### COLLECTED MATERIAL
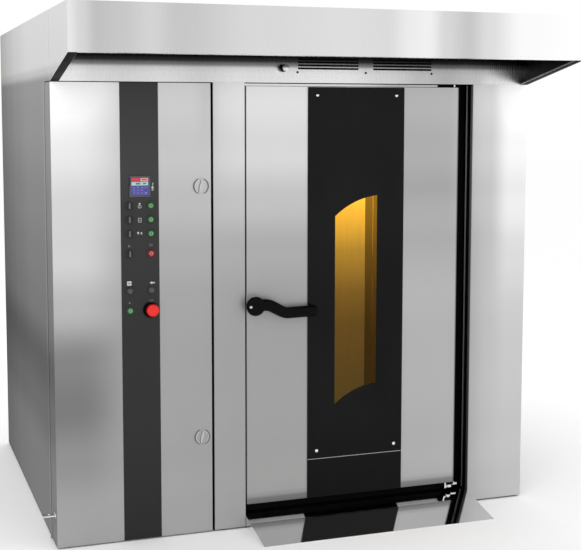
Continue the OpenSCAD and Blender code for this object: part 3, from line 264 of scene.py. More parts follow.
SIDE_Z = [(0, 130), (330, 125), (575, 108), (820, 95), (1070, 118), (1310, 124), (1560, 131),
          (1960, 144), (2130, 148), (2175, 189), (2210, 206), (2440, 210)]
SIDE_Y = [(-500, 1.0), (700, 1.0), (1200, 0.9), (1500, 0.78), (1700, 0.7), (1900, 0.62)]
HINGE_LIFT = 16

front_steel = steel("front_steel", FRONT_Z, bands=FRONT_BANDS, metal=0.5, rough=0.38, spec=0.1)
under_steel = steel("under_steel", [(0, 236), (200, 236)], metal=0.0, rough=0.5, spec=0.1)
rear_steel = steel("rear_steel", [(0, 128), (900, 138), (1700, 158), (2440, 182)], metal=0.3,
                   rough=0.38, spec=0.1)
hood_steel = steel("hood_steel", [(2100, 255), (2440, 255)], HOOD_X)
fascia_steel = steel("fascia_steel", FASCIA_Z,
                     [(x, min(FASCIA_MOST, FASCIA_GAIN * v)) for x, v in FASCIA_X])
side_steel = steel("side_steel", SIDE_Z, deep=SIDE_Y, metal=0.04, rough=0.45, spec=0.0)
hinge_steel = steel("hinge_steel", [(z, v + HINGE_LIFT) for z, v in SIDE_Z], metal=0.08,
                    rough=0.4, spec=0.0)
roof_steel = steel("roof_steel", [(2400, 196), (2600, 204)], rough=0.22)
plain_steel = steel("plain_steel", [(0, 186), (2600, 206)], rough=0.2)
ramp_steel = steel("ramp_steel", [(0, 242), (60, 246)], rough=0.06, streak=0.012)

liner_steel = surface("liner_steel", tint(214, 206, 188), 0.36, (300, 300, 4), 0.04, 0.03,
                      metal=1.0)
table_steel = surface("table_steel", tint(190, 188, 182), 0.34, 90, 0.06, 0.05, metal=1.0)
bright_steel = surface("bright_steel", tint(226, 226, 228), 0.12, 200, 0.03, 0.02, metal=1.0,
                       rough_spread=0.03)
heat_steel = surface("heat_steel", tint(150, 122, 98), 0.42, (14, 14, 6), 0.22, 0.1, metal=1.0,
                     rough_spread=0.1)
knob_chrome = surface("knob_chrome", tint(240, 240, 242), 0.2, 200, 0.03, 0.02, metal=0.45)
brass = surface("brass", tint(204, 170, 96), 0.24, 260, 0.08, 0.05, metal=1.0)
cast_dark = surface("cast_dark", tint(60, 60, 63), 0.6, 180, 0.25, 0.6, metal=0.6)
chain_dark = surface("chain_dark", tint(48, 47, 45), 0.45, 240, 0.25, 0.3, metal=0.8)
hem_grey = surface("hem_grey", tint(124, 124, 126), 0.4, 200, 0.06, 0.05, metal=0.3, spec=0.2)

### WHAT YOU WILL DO
Restate the first line and every line after it, word for word, stopping once the line with "HINGE_LIFT = 16" is done.

### SOLVED EXERCISE
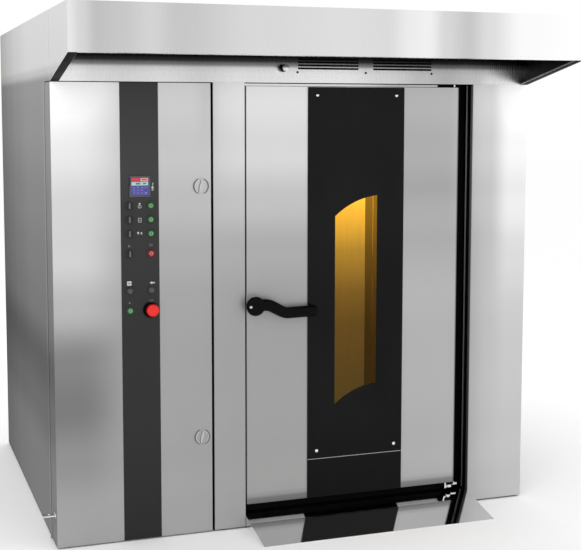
Continue the OpenSCAD and Blender code for this object: part 3, from line 264 of scene.py. More parts follow.
SIDE_Z = [(0, 130), (330, 125), (575, 108), (820, 95), (1070, 118), (1310, 124), (1560, 131),
          (1960, 144), (2130, 148), (2175, 189), (2210, 206), (2440, 210)]
SIDE_Y = [(-500, 1.0), (700, 1.0), (1200, 0.9), (1500, 0.78), (1700, 0.7), (1900, 0.62)]
HINGE_LIFT = 16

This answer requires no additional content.